“You stop telling lies about me, and I’ll stop telling the truth about you.” It’s a chilling line, really. Delivered by the deceptive and all-powerful Gordon Gekko during “Wall Street: Money Never Sleeps.” Douglas has a way of becoming Gekko so consummately that the authenticity of his quotes transcends any sort of film barrier. It’s a rare movie moment that you truly lose yourself in somebody’s performance, perhaps it’s the timing of the movie. Although it’s a deeply flawed production, filled with the usual Oliver Stone amateurish film-school sequences, it’s moments of brilliance outweigh occasional stupidity making it a good and entertaining couple hours. But more interesting than the actual film is the concept of it.
The original “Wall Street” seemed to foreshadow the financial collapse, embodying our imminent greed in Gekko’s crooked grin, so when a sequel was announced, people went crazy. It was released in 2010, at the height of a historic economic crisis that changed the way everyday Americans think and act, but for me, all of the financial jargon and statements about our country’s state and government fall to the side, and what’s left is Douglas’ resonating performance. You find out at the end of the movie that Gekko’s quote is all part of an elaborate scheme to steal money, once again feeding his insatiable greed. However what makes it so impactful, so damn consuming, is that there is loads of truth in it., that’s what makes Gekko so enigmatic. He’s evil, vanity and deceit epitomized, but he’s also prophetic, anticipating truths about society and people that they don’t even realize in themselves. The movie ends on a happy note, but whichever way you look at the themes and motifs, there is one underlying truth, don’t trust Gordon Gekko.
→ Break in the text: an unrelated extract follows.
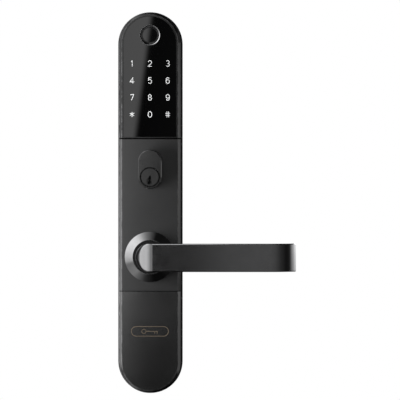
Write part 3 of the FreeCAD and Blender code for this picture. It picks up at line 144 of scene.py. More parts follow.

I remember watching Josh Beckett in the 2007 playoffs and thinking how lucky the Red Sox were to have him. He was automatic in the most non-automatic way possible. He saved their season in the ALCS against the Indians, who had the Sox up against the ropes until an eight inning one run performance from Beckett swung momentum. Beckett wasn’t just winning every game; he was doing it with style and authority, Boston fans loved it. His attitude got us what we wanted, and that’s all that mattered.
Things have changed, I can’t think of a more insulting press conference than Beckett’s last one, he just doesn’t get it. Boston is 12-19. Beckett is 2-4 with a 5.97 ERA. He was seen a day after he missed a start because of a torn lat golfing with Clay Buchholz. It’s another in a string of behavioral incidents for Beckett, who was the center of the chicken and beer incident (Ludacris’ shout-out). After yesterday’s game, when questioned about the golfing expedition, Beckett actually pulled the last straw. “We get 18 days off a year…I think we deserve a little time to ourselves,” said Beckett. Are you kidding me? How pompous, entitled, and stupid can you be? You don’t get 18 days off a year because you play once every five games. The amount of days you get off is actually a lot, now that you want to bring attention to it, and you get paid $15 million dollars to play a game, and you’re not even playing it well. He’s become an unraveled, Kenny Powers type, who has won his two rings and is content goading Boston into rioting on his front lawn. Watching Beckett’s self-serving press conference reminded me of watching Gekko, both sets of eyes compelling and visionary, yet filled with only concern for themselves. I went to sleep with one conclusion, don’t trust Josh Beckett!